== JOB ==
Copy out all of the material exactly.
# # # # # # #
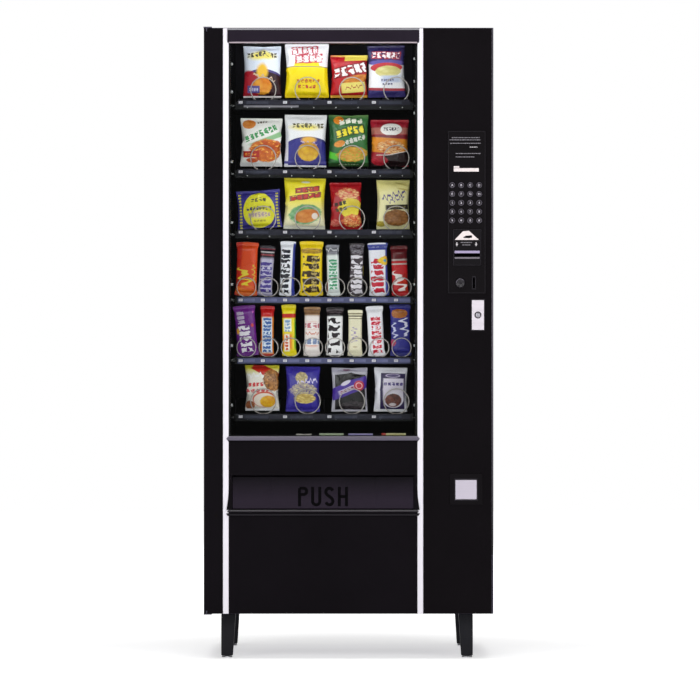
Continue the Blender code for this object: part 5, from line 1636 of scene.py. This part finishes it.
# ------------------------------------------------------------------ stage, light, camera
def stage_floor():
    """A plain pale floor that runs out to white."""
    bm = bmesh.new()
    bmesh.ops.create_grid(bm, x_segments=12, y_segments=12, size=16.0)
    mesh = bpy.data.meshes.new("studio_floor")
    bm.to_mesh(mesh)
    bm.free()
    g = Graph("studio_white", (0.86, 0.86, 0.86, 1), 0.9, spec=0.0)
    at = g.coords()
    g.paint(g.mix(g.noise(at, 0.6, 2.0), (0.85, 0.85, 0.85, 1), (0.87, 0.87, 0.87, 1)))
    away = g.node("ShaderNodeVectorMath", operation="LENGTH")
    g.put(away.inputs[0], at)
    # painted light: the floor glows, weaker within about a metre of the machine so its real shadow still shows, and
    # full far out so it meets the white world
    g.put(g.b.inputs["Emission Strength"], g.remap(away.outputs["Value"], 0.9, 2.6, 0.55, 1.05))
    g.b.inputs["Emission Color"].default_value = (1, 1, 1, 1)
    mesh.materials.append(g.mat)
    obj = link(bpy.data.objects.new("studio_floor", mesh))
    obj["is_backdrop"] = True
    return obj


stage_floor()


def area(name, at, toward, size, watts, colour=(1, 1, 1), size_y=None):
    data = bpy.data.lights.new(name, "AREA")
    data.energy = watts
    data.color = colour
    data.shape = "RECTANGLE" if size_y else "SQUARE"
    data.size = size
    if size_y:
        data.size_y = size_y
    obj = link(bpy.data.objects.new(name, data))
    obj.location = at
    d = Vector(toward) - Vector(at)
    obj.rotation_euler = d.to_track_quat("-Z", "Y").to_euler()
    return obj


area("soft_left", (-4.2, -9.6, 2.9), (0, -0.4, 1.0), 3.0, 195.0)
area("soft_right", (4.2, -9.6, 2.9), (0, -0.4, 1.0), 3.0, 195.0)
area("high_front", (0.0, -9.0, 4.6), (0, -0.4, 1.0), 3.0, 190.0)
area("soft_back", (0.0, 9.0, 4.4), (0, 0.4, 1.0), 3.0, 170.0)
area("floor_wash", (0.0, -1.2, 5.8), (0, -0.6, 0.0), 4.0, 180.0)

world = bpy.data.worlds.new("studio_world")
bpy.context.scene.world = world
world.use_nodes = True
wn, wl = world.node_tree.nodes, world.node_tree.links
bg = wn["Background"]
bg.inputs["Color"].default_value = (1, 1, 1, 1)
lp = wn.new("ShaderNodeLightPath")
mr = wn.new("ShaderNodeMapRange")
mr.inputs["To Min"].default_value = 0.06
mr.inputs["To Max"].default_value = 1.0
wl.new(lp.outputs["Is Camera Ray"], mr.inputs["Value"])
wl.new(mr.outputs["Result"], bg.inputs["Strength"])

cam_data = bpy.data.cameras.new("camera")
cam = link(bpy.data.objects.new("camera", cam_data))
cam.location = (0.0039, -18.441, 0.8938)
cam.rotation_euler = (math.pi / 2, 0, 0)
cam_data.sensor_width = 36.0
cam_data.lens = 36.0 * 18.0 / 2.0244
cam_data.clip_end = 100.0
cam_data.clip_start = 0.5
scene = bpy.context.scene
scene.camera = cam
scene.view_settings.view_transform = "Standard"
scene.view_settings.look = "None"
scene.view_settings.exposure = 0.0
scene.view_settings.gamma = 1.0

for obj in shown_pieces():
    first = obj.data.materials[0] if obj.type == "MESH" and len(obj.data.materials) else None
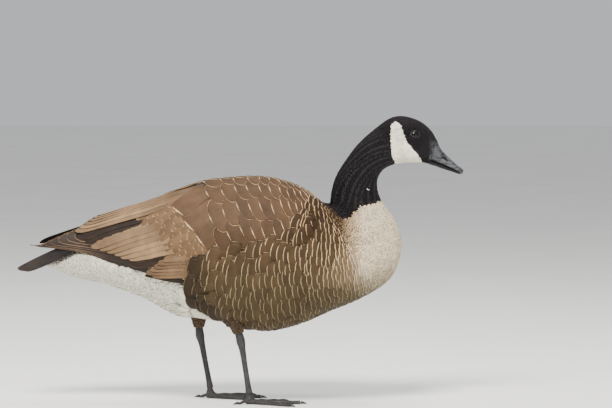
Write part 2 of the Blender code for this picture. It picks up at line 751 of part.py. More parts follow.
# # # # # # #
== ANSWER TO THE EXERCISE ==
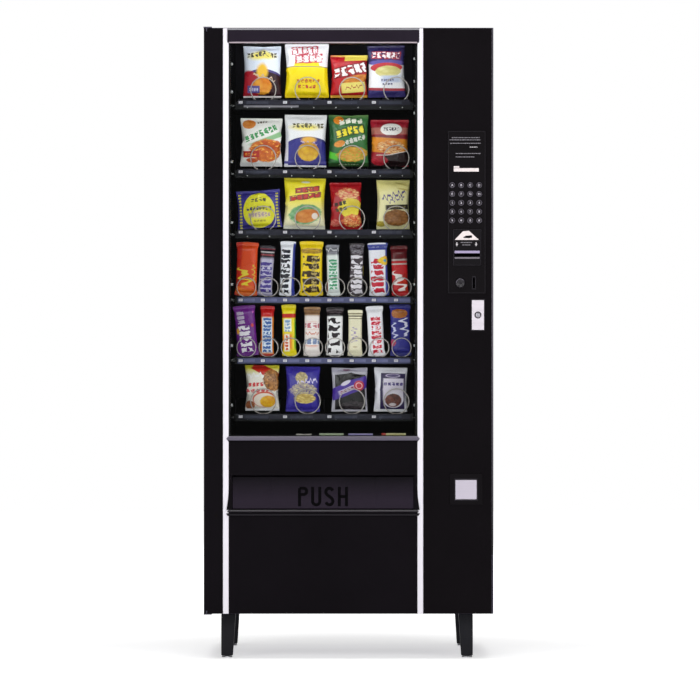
Continue the Blender code for this object: part 5, from line 1636 of scene.py. This part finishes it.
# ------------------------------------------------------------------ stage, light, camera
def stage_floor():
    """A plain pale floor that runs out to white."""
    bm = bmesh.new()
    bmesh.ops.create_grid(bm, x_segments=12, y_segments=12, size=16.0)
    mesh = bpy.data.meshes.new("studio_floor")
    bm.to_mesh(mesh)
    bm.free()
    g = Graph("studio_white", (0.86, 0.86, 0.86, 1), 0.9, spec=0.0)
    at = g.coords()
    g.paint(g.mix(g.noise(at, 0.6, 2.0), (0.85, 0.85, 0.85, 1), (0.87, 0.87, 0.87, 1)))
    away = g.node("ShaderNodeVectorMath", operation="LENGTH")
    g.put(away.inputs[0], at)
    # painted light: the floor glows, weaker within about a metre of the machine so its real shadow still shows, and
    # full far out so it meets the white world
    g.put(g.b.inputs["Emission Strength"], g.remap(away.outputs["Value"], 0.9, 2.6, 0.55, 1.05))
    g.b.inputs["Emission Color"].default_value = (1, 1, 1, 1)
    mesh.materials.append(g.mat)
    obj = link(bpy.data.objects.new("studio_floor", mesh))
    obj["is_backdrop"] = True
    return obj


stage_floor()


def area(name, at, toward, size, watts, colour=(1, 1, 1), size_y=None):
    data = bpy.data.lights.new(name, "AREA")
    data.energy = watts
    data.color = colour
    data.shape = "RECTANGLE" if size_y else "SQUARE"
    data.size = size
    if size_y:
        data.size_y = size_y
    obj = link(bpy.data.objects.new(name, data))
    obj.location = at
    d = Vector(toward) - Vector(at)
    obj.rotation_euler = d.to_track_quat("-Z", "Y").to_euler()
    return obj


area("soft_left", (-4.2, -9.6, 2.9), (0, -0.4, 1.0), 3.0, 195.0)
area("soft_right", (4.2, -9.6, 2.9), (0, -0.4, 1.0), 3.0, 195.0)
area("high_front", (0.0, -9.0, 4.6), (0, -0.4, 1.0), 3.0, 190.0)
area("soft_back", (0.0, 9.0, 4.4), (0, 0.4, 1.0), 3.0, 170.0)
area("floor_wash", (0.0, -1.2, 5.8), (0, -0.6, 0.0), 4.0, 180.0)

world = bpy.data.worlds.new("studio_world")
bpy.context.scene.world = world
world.use_nodes = True
wn, wl = world.node_tree.nodes, world.node_tree.links
bg = wn["Background"]
bg.inputs["Color"].default_value = (1, 1, 1, 1)
lp = wn.new("ShaderNodeLightPath")
mr = wn.new("ShaderNodeMapRange")
mr.inputs["To Min"].default_value = 0.06
mr.inputs["To Max"].default_value = 1.0
wl.new(lp.outputs["Is Camera Ray"], mr.inputs["Value"])
wl.new(mr.outputs["Result"], bg.inputs["Strength"])

cam_data = bpy.data.cameras.new("camera")
cam = link(bpy.data.objects.new("camera", cam_data))
cam.location = (0.0039, -18.441, 0.8938)
cam.rotation_euler = (math.pi / 2, 0, 0)
cam_data.sensor_width = 36.0
cam_data.lens = 36.0 * 18.0 / 2.0244
cam_data.clip_end = 100.0
cam_data.clip_start = 0.5
scene = bpy.context.scene
scene.camera = cam
scene.view_settings.view_transform = "Standard"
scene.view_settings.look = "None"
scene.view_settings.exposure = 0.0
scene.view_settings.gamma = 1.0

for obj in shown_pieces():
    first = obj.data.materials[0] if obj.type == "MESH" and len(obj.data.materials) else None
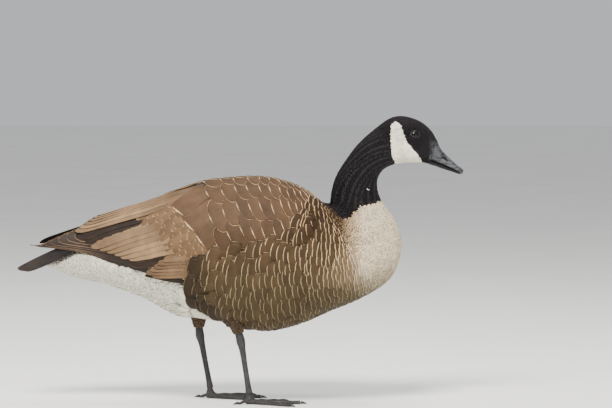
Write part 2 of the Blender code for this picture. It picks up at line 751 of part.py. More parts follow.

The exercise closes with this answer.